══ DATA PROVIDED ══

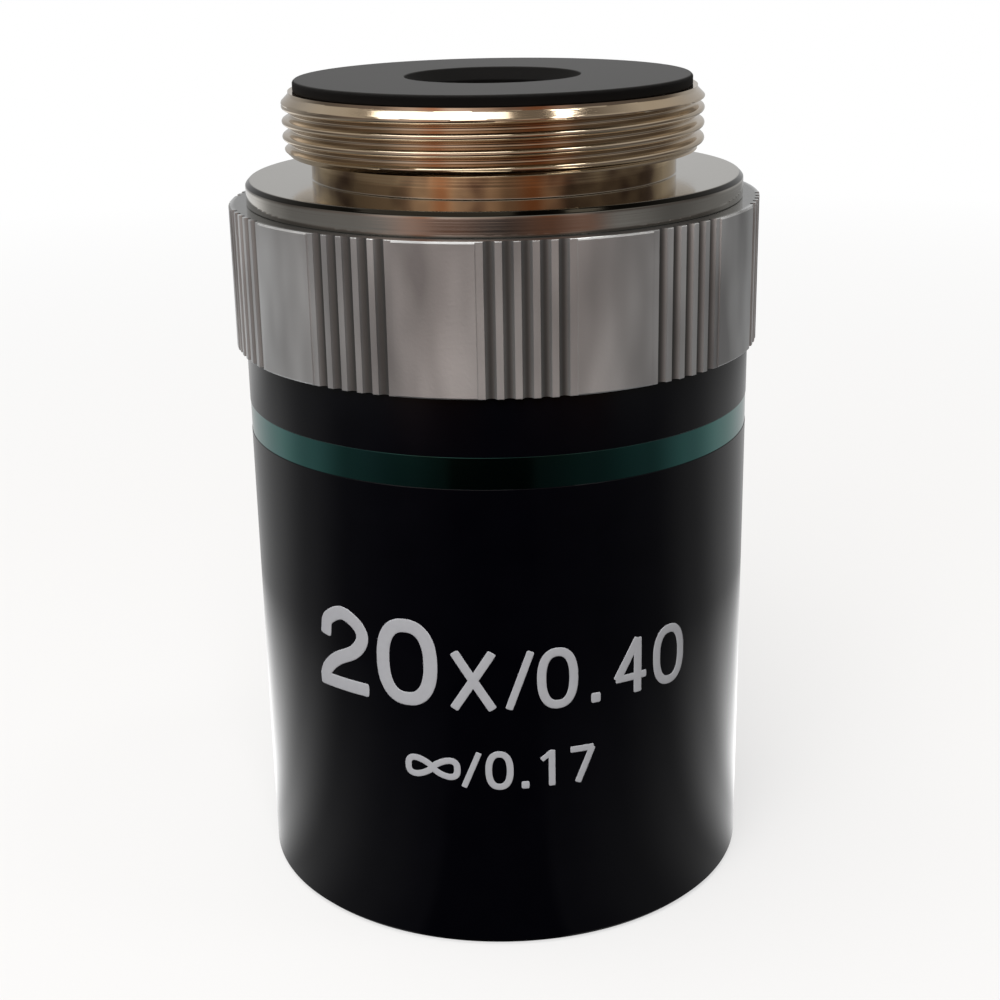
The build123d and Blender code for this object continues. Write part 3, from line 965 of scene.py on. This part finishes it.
# %% Table in reflections
foot_boost = 4.6
near = room_ramp(tree, place, near_room)
far = room_ramp(tree, place, far_room)
outer = room_ramp(tree, place, outer_room)
to_far = reach_ramp(tree, place, 0.095, 0.13)
to_outer = reach_ramp(tree, place, 0.228, 0.25)
middle = add(tree, "Mix", {0: to_far, mix_a: near, mix_b: far}, data_type="RGBA").outputs[mix_out]
reflected = add(tree, "Mix", {0: to_outer, mix_a: middle, mix_b: outer}, data_type="RGBA").outputs[mix_out]
at_foot = reach_ramp(tree, place, 0.018, 0.045, foot_boost, 1.0)
mirrored = add(tree, "Emission", {"Color": reflected, "Strength": at_foot}).outputs[0]
shade = add(tree, "MixShader", {0: path.outputs["Is Camera Ray"], 1: mirrored, 2: seen})
finish_with(white_table, shade)
sheet.materials.append(white_table)

# %% [markdown]
# The world is the same room, seen past the table's edge. Over it hangs a pale dome with a dim patch at the
# top, and the flat faces mirror that. The camera again sees plain white.

# %% World
dome = (0.5, 0.48, 0.45, 1)
dim_patch = (0.17, 0.15, 0.13, 1)
world = bpy.data.worlds.new("studio_room")
world.use_nodes = True
bpy.context.scene.world = world
tree = world.node_tree
tree.nodes.clear()
direction = add(tree, "TexCoord").outputs["Generated"]
seen_directly = add(tree, "LightPath").outputs["Is Camera Ray"]
upness = add(tree, "SeparateXYZ", {0: direction}).outputs[2]
to_dome = add(tree, "MapRange", {"Value": upness, "From Min": 0.3, "From Max": 0.55}).outputs[0]
to_patch = add(tree, "MapRange", {"Value": upness, "From Min": 0.7, "From Max": 0.88}).outputs[0]
walls = room_ramp(tree, direction, outer_room)
room = add(tree, "Mix", {0: to_dome, mix_a: walls, mix_b: dome}, data_type="RGBA").outputs[mix_out]
room = add(tree, "Mix", {0: to_patch, mix_a: room, mix_b: dim_patch}, data_type="RGBA").outputs[mix_out]
room = add(tree, "Mix", {0: seen_directly, mix_a: room, mix_b: pure_white}, data_type="RGBA").outputs[mix_out]
light = add(tree, "Background", {"Color": room, "Strength": 1.0})
add(tree, "OutputWorld", {"Surface": light.outputs[0]})
print("world", len(tree.nodes), "nodes")

# %% [markdown]
# Three soft lamps do the rest: a wide one and a small one overhead, whose reflections draw the bright spots
# on the thread's lead-in, and a gentle one high in front that fills the numbers and the satin ring. The last
# one is kept out of reflections, where it would show as a white square in the lacquer.


# %% Lamps
def soft_lamp(name, place, size, watts, colour):
    """Square area lamp at a place, turned so that it shines at the middle of the object, all in metres.

    Its back points from the aim to the lamp, and its side is square to that and to the object's depth.
    """
    light = bpy.data.lights.new(name, "AREA")
    light.size = size
    light.energy = watts
    light.color = colour
    lamp = bpy.data.objects.new(name, light)
    away = np.array(place) - np.array(lamp_aim)
    away /= np.linalg.norm(away)
    side = np.cross((0.0, 1.0, 0.0), away)
    side /= np.linalg.norm(side)
    turned = Matrix(np.stack([side, np.cross(away, side), away], -1).tolist()).to_4x4()
    turned.translation = place
    lamp.matrix_world = turned
    bpy.context.scene.collection.objects.link(lamp)
    print(name, watts, "W")
    return lamp


lamp_aim = (0, 0, 0.03)
warm_white = (1.0, 0.98, 0.95)
clear_white = (1.0, 0.99, 0.98)
soft_lamp("overhead_lamp", (-0.15, -0.02, 0.6), size=0.42, watts=1.6, colour=warm_white)
soft_lamp("small_overhead_lamp", (0.25, -0.05, 0.6), size=0.1, watts=0.25, colour=warm_white)
fill = soft_lamp("front_fill_lamp", (-0.10, -0.45, 0.5), size=0.5, watts=5.5, colour=clear_white)
fill.visible_glossy = False

# %% [markdown]
# ## Camera
#
# The camera stands 86 mm from the axis and 48 mm above the table, and looks 18.8 degrees down. Its three axes
# were found from the outlines of the rings: they are a hair off level, as in a picture held by hand.

# %% Camera
lens = bpy.data.cameras.new("camera")
lens.lens = 63.07
lens.sensor_width = 36.0
lens.clip_start = 0.005
camera = bpy.data.objects.new("camera", lens)
camera_place = (0.0, -0.085648, 0.047635)
right = np.array([0.99984, -0.0058, -0.01704])
up = np.array([0.0180, 0.3221, 0.9465])
up -= right * (up @ right) / (right @ right)
right, up = right / np.linalg.norm(right), up / np.linalg.norm(up)
pose = Matrix(np.stack([right, up, np.cross(right, up)], -1).tolist()).to_4x4()
pose.translation = camera_place
camera.matrix_world = pose
bpy.context.scene.collection.objects.link(camera)
bpy.context.scene.camera = camera
bpy.context.scene.view_settings.view_transform = "Standard"
print("camera at", camera_place)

═══

#### WHAT THE EXERCISE ASKS:
Looking back at the lines above, state how many contain the word "scene", and supply nothing besides the number.

#### ANSWER:
6